4, 2016). To combat this, the desire to obtain rare species parts must stop to grow populations back to what they once were. In conclusion, poaching has been around since the pre-industrial era and will continue to be around. There are numerous reasons why people poach animals, those in Africa poach animals to survive.
Others, those from developed countries, poach animals for prestige and status or to sell the kill to the black market. There are numerous policies to curb poaching but none of these are strong enough. CITES, an international treaty aimed at protecting endangered animals, is ineffective because they use civil remedies for most of the time. Poachers and hunters are killing animals for the fun of it, which is causing detrimental damage to the environment.
Animals are getting killed for no reason at all, except to use the fur for a rug, mount the animal heads to the walls, or show off the ivory of an elephant in a house. These are not valid reasons to kill a living creature; there is an idea that people are at the top of the food chain. We have a duty to protect all living things including wild animals and forests. If we don’t put an end to poaching, soon the earth will lose key creatures in the food chain. Each creature plays an important role and taking one of these organisms away will only harm future generations.

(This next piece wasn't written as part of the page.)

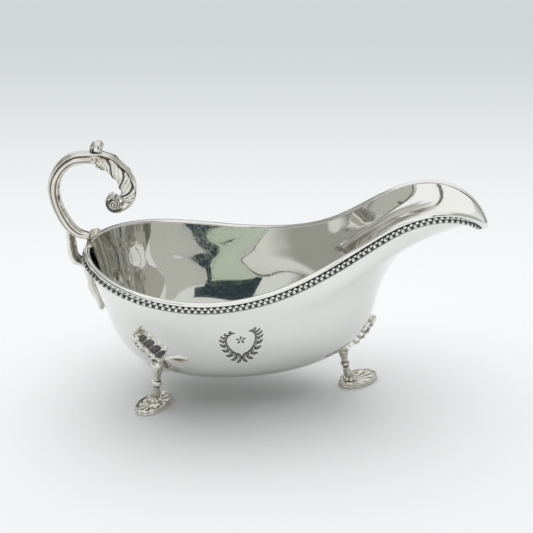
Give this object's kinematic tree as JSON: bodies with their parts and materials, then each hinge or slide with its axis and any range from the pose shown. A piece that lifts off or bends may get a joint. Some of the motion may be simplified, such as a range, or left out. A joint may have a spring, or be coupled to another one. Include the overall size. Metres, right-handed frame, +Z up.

Overhunting is one of the biggest reasons for endangered species and extinction of a species, but together we can put stop poachers. Canada is a vast nation with many different creatures, many of which have become endangered. Therefore, as a nation, we need stronger language in SARA, stronger policies, and we need to get rid of the permit system. Poachers harm the world by hunting endangered species for greedy purposes, we must protect them from poachers.